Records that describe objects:
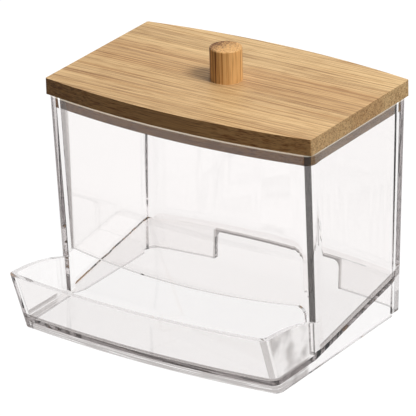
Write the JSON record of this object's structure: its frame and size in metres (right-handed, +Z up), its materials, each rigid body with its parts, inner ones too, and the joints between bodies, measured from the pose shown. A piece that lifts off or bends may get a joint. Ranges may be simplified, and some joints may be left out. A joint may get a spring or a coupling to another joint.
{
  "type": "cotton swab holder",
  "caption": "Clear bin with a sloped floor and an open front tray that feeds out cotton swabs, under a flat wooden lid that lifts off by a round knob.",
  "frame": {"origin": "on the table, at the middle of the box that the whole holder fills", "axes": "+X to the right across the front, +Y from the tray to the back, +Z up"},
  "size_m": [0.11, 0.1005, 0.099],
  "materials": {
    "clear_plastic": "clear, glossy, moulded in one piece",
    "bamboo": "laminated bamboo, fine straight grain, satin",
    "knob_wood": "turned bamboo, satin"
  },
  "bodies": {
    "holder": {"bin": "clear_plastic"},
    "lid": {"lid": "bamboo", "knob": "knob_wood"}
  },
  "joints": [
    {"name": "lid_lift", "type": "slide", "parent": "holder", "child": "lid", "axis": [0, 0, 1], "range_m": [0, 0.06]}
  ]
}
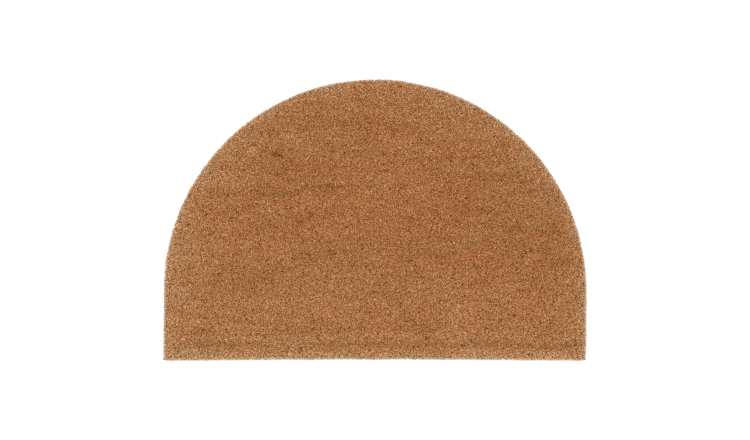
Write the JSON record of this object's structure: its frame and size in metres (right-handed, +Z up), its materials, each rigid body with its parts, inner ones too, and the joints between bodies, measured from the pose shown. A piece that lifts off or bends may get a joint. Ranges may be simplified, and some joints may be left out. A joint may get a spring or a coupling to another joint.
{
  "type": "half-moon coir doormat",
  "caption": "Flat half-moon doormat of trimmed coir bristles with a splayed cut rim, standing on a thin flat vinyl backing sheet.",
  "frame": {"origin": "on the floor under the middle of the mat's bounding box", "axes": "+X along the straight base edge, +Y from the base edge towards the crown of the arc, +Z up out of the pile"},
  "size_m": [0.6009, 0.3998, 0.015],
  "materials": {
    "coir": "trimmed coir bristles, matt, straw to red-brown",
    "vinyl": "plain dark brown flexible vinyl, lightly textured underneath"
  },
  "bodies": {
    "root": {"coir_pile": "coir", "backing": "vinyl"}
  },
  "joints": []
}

Exercise instructions: Go through the listing and print each line exactly as it appears.

Response to this exercise:
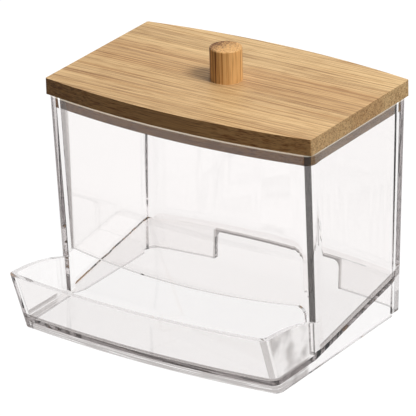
Write the JSON record of this object's structure: its frame and size in metres (right-handed, +Z up), its materials, each rigid body with its parts, inner ones too, and the joints between bodies, measured from the pose shown. A piece that lifts off or bends may get a joint. Ranges may be simplified, and some joints may be left out. A joint may get a spring or a coupling to another joint.
{
  "type": "cotton swab holder",
  "caption": "Clear bin with a sloped floor and an open front tray that feeds out cotton swabs, under a flat wooden lid that lifts off by a round knob.",
  "frame": {"origin": "on the table, at the middle of the box that the whole holder fills", "axes": "+X to the right across the front, +Y from the tray to the back, +Z up"},
  "size_m": [0.11, 0.1005, 0.099],
  "materials": {
    "clear_plastic": "clear, glossy, moulded in one piece",
    "bamboo": "laminated bamboo, fine straight grain, satin",
    "knob_wood": "turned bamboo, satin"
  },
  "bodies": {
    "holder": {"bin": "clear_plastic"},
    "lid": {"lid": "bamboo", "knob": "knob_wood"}
  },
  "joints": [
    {"name": "lid_lift", "type": "slide", "parent": "holder", "child": "lid", "axis": [0, 0, 1], "range_m": [0, 0.06]}
  ]
}
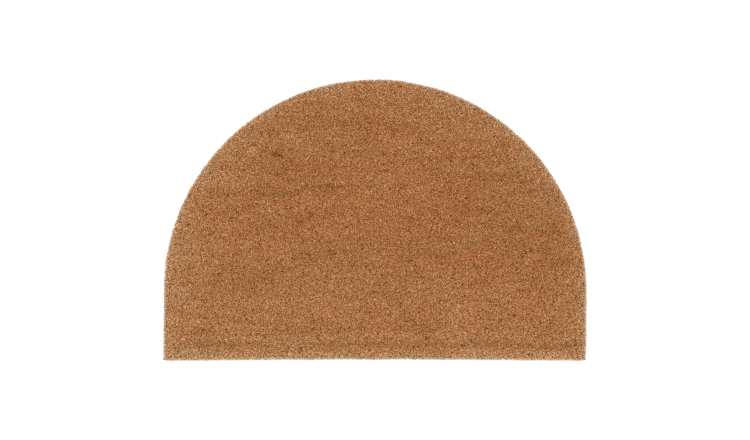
Write the JSON record of this object's structure: its frame and size in metres (right-handed, +Z up), its materials, each rigid body with its parts, inner ones too, and the joints between bodies, measured from the pose shown. A piece that lifts off or bends may get a joint. Ranges may be simplified, and some joints may be left out. A joint may get a spring or a coupling to another joint.
{
  "type": "half-moon coir doormat",
  "caption": "Flat half-moon doormat of trimmed coir bristles with a splayed cut rim, standing on a thin flat vinyl backing sheet.",
  "frame": {"origin": "on the floor under the middle of the mat's bounding box", "axes": "+X along the straight base edge, +Y from the base edge towards the crown of the arc, +Z up out of the pile"},
  "size_m": [0.6009, 0.3998, 0.015],
  "materials": {
    "coir": "trimmed coir bristles, matt, straw to red-brown",
    "vinyl": "plain dark brown flexible vinyl, lightly textured underneath"
  },
  "bodies": {
    "root": {"coir_pile": "coir", "backing": "vinyl"}
  },
  "joints": []
}